The Ten Best Pro-Liberty Books of the Decade

Via the Atlas Foundation blog, a rather idiosyncratic list.  The top 3 are Bryan Caplan’s Myth of the Rational Voter, Brian Doherty’s Radicals for Capitalism,  and Hernando De Soto’s The Mystery of Capital.

Atlas also solicits suggestions for books not on the list.  Much to my delight, Damon Root of Reason responds:

Obviously any such list will have its omissions, but I’d like to nominate one additional book that deserves real attention: legal historian David Bernstein’s excellent Only One Place of Redress: African Americans, Labor Regulations, & the Courts from Reconstruction to the New Deal.

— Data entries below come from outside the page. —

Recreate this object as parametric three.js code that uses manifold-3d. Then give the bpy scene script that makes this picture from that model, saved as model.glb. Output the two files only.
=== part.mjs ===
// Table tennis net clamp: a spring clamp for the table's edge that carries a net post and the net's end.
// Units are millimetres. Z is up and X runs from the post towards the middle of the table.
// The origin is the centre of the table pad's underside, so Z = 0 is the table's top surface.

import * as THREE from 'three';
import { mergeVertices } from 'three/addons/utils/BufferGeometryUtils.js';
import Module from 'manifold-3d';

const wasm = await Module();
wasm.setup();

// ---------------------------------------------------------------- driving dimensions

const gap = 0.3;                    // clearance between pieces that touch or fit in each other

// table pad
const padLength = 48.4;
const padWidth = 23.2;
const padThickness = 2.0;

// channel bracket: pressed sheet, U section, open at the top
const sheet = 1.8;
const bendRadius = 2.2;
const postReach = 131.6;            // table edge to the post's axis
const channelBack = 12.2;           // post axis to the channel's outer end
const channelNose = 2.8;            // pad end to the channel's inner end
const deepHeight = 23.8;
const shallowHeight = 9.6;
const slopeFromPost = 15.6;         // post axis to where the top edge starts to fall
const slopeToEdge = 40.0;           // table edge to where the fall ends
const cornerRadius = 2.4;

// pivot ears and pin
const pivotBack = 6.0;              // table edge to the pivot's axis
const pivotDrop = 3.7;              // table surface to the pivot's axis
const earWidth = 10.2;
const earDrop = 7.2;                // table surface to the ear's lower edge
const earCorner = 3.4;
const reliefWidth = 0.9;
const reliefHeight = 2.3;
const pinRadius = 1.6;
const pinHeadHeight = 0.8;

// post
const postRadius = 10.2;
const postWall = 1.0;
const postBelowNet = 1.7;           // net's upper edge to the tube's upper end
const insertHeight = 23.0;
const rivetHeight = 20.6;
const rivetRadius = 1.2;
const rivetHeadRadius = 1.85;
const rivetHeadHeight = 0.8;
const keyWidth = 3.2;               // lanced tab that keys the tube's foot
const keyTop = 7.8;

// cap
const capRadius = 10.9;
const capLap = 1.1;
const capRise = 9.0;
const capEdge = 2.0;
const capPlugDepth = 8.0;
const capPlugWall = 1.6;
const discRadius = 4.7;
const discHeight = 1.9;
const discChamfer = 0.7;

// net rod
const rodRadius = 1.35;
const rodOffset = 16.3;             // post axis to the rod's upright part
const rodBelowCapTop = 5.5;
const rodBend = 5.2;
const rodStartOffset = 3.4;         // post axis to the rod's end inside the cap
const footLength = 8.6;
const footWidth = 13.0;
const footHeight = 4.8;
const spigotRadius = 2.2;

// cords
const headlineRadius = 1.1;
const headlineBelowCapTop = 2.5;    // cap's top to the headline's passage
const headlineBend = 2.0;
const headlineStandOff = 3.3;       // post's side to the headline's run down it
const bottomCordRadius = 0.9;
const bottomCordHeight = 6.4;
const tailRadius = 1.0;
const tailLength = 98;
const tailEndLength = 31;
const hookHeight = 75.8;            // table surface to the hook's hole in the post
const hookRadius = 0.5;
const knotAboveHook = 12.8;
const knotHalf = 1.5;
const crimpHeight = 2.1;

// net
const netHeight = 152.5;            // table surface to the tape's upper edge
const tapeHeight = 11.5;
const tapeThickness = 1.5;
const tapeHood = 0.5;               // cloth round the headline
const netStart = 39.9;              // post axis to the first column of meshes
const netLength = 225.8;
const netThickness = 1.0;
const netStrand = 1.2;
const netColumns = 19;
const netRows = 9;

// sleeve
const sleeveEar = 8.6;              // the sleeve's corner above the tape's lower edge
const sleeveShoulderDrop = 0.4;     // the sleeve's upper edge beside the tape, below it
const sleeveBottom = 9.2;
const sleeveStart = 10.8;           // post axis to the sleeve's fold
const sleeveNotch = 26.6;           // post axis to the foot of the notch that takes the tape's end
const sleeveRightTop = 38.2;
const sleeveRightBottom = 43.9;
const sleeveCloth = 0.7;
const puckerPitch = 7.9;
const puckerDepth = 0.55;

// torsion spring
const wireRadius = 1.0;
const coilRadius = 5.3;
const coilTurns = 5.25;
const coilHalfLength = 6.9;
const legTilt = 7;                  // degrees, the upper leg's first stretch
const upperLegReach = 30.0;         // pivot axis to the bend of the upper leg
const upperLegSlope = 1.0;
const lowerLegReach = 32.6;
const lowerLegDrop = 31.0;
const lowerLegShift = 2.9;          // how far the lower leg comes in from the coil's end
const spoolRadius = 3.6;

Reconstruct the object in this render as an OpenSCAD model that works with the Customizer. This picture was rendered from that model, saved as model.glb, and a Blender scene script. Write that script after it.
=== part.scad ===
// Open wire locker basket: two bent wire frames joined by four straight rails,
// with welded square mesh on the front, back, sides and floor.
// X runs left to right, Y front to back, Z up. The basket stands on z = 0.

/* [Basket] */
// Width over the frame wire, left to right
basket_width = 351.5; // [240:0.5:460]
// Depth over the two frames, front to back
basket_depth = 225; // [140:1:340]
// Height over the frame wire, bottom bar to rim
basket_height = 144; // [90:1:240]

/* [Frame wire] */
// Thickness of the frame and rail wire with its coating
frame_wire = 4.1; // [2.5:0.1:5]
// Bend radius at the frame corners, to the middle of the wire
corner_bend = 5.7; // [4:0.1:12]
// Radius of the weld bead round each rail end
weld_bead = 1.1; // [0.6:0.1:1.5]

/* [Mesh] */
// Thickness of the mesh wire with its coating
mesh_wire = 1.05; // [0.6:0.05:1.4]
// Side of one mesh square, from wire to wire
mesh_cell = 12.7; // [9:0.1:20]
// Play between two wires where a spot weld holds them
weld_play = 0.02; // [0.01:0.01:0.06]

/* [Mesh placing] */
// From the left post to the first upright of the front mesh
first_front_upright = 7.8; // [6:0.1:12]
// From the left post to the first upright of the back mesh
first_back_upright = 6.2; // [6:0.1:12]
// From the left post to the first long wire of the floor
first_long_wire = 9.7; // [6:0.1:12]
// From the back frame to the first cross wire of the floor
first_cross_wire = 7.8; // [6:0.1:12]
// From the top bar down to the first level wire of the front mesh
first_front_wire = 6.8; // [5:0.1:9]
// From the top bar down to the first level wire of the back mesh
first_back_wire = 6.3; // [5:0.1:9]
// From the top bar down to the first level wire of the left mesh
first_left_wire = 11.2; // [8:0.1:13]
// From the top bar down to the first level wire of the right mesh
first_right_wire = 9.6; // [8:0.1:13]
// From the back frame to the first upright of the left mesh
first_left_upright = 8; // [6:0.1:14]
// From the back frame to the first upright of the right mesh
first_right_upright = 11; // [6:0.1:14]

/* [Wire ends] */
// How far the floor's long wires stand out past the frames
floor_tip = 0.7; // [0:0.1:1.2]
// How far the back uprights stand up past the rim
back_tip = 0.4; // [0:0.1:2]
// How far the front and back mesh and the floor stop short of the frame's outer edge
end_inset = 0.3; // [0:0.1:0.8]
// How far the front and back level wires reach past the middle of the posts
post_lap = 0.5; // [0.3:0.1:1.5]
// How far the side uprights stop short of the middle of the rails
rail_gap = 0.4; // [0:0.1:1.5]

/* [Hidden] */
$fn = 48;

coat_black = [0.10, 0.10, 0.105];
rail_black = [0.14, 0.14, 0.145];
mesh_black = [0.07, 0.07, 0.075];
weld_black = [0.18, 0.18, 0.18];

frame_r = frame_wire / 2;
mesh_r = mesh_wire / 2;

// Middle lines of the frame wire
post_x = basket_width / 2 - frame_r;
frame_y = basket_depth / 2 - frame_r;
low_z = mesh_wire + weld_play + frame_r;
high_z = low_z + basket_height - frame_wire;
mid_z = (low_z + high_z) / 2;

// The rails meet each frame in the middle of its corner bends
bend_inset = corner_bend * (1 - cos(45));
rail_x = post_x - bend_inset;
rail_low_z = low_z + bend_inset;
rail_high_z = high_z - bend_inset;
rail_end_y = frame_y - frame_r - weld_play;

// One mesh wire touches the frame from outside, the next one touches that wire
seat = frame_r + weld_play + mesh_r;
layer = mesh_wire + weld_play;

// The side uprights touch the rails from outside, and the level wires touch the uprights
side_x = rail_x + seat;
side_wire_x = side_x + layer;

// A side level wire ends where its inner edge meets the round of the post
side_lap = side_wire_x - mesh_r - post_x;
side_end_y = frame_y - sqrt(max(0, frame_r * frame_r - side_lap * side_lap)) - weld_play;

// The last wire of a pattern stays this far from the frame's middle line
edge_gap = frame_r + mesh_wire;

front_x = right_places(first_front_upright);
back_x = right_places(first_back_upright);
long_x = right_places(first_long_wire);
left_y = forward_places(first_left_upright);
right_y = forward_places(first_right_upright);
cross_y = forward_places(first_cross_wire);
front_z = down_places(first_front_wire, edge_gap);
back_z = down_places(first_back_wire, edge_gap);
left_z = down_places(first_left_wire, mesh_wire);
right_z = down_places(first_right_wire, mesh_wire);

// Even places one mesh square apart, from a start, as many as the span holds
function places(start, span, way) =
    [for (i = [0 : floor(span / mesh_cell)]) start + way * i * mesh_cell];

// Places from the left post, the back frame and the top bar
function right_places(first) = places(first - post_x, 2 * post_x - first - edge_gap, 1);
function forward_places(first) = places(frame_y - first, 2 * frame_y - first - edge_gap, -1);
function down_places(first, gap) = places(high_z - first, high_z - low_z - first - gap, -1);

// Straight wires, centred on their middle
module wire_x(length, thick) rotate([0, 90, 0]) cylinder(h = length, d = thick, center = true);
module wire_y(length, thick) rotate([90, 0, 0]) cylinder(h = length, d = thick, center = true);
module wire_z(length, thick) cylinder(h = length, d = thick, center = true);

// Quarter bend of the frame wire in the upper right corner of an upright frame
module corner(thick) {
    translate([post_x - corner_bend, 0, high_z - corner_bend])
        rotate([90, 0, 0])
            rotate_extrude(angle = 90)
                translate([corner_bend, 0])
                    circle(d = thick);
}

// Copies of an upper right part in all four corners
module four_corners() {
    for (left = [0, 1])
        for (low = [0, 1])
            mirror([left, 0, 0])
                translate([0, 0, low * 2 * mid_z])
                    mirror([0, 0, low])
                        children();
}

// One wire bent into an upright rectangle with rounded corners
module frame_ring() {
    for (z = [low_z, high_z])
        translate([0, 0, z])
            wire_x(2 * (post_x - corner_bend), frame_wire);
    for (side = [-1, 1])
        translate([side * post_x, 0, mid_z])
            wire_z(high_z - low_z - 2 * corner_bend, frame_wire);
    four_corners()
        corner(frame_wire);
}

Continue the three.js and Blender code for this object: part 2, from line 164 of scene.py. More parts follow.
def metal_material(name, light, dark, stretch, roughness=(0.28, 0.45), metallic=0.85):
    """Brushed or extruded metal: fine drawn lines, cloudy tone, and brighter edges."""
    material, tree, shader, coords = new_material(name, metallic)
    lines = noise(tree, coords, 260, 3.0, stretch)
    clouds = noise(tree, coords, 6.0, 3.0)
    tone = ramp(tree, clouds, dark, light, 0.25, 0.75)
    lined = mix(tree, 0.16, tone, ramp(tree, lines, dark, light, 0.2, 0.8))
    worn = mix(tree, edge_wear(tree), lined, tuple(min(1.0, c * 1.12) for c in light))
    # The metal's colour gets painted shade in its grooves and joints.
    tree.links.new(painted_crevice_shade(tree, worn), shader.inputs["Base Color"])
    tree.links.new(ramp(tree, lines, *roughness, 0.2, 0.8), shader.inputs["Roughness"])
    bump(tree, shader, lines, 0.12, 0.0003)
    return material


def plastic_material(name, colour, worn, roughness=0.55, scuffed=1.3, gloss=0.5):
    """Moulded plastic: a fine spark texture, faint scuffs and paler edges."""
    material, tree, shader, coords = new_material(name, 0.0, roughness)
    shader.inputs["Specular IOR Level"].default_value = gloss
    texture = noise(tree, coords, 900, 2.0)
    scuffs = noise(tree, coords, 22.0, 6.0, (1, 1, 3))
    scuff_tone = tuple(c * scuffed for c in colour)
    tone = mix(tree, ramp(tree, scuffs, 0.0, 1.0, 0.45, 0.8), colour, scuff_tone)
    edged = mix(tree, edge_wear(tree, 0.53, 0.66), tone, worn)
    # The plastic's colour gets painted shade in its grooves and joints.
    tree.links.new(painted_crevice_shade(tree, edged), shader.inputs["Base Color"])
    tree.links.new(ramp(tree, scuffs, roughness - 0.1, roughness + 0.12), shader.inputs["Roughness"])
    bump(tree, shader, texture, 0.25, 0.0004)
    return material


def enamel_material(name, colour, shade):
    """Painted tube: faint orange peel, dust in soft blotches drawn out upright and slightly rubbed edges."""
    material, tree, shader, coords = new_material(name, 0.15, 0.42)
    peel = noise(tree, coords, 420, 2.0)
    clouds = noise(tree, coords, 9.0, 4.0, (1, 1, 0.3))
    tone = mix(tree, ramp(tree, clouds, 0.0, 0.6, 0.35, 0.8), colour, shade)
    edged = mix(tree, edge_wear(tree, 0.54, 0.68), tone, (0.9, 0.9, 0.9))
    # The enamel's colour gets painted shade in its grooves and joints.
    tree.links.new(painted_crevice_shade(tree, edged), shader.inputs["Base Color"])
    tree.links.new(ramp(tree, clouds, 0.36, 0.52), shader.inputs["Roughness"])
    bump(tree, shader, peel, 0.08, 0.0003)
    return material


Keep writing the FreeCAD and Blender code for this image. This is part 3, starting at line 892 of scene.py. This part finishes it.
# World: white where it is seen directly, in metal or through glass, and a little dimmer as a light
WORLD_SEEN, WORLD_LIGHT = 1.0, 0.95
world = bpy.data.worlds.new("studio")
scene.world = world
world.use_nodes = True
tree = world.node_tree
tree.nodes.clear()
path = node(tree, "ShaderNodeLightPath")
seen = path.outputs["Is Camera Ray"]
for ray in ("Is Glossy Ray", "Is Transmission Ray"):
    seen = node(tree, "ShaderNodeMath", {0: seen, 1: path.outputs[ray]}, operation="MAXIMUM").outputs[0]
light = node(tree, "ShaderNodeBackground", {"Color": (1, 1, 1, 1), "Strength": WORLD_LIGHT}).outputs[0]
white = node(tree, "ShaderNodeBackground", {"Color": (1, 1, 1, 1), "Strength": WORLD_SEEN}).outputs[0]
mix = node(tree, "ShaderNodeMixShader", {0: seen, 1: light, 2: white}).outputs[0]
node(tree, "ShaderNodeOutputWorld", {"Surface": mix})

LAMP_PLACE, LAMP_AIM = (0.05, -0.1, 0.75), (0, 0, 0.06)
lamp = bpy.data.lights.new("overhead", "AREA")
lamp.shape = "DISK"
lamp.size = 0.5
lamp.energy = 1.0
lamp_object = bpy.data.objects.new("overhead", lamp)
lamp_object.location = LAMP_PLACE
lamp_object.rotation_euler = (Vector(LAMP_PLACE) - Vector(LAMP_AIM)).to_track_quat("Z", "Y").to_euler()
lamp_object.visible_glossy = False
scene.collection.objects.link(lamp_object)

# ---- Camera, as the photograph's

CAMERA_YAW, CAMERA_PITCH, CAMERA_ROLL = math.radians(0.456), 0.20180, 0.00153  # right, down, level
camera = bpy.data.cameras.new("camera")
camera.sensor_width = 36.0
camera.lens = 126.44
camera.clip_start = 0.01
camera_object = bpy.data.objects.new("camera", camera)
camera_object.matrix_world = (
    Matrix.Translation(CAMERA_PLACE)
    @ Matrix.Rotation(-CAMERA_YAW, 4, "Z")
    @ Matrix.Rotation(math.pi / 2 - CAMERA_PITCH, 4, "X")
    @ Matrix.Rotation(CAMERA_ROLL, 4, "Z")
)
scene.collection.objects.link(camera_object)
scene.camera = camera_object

Bernstein meticulously documents the ways that Progressive and New Deal economic regulations, including labor laws, occupational licensing laws, and prevailing wage laws, directly harmed African Americans. In contrast, on those occasions when state and federal courts actively protected economic liberty against this state abuse, blacks were among the prime beneficiaries, a process that the New Deal takeover of the Supreme Court brought to a disastrous end.

So that’s my vote for a book that should have made the cut.

UPDATE: For those who may be interested, Amazon has used copies for <$10, which is the cheapest I’ve seen it (retail is $49.95).